As exigências de um sindicato com cinco meses de vida

Em causa neste protesto está a exigência dos trabalhadores do setor de melhorarem as suas condições profissionais, nomeadamente deixando de ser equiparados a motoristas de pesados. Os motoristas de matérias perigosas querem, por exemplo, ver reconhecida a sua categoria profissional específica, uma vez que a profissão obriga a formações ao nível da condução em condições de risco e do manuseamento de matérias perigosas.

Por outro lado, os trabalhadores exigem melhores condições salariais – e aqui há novas divergências sobre a base de trabalho, com o sindicato a sublinhar que o salário-base é de 630 euros, enquanto a associação patronal ANTRAM afirma que é superior a 1400 euros. Por último, de acordo com o sindicato, os motoristas trabalham entre 15 e 18 horas por dia e, neste momento, já esgotaram as 200 horas suplementares do ano.

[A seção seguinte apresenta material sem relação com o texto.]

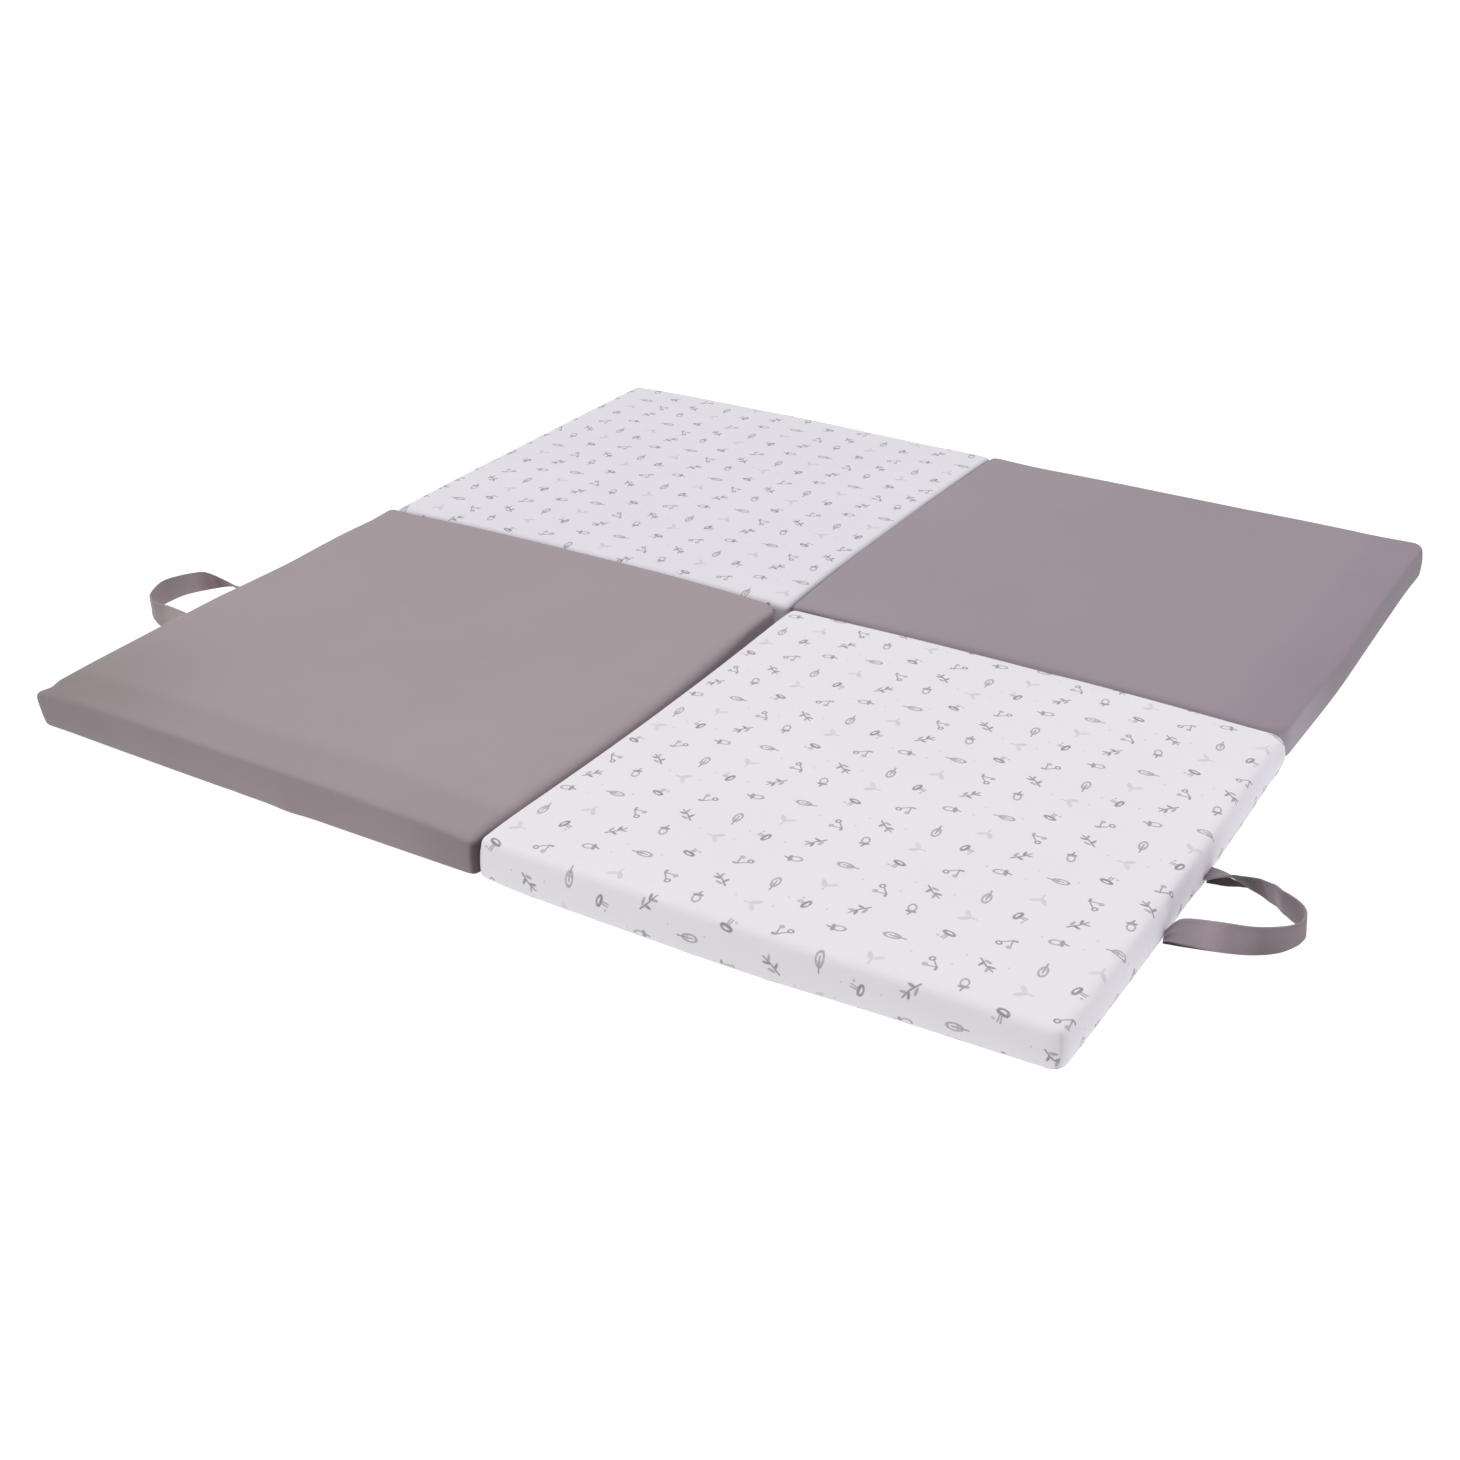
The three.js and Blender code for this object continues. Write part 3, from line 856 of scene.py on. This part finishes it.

Estrutura independente da CGTP e da UGT, o Sindicato Nacional de Motoristas de Matérias Perigosas foi criado apenas em novembro e já agrega quase mil sócios. Presidido por Francisco São Bento, a estrutura está focada na defesa dos direitos dos profissionais de matérias perigosas e na formação desses profissionais. Nascido a partir da Associação Nacional de Motoristas de Matérias Perigosas, o sindicato quer ver reconhecido o estatuto destes motoristas, até agora equiparados a motoristas de pesados. O foco da sua ação está na melhoria das condições salariais e de trabalho dos motoristas.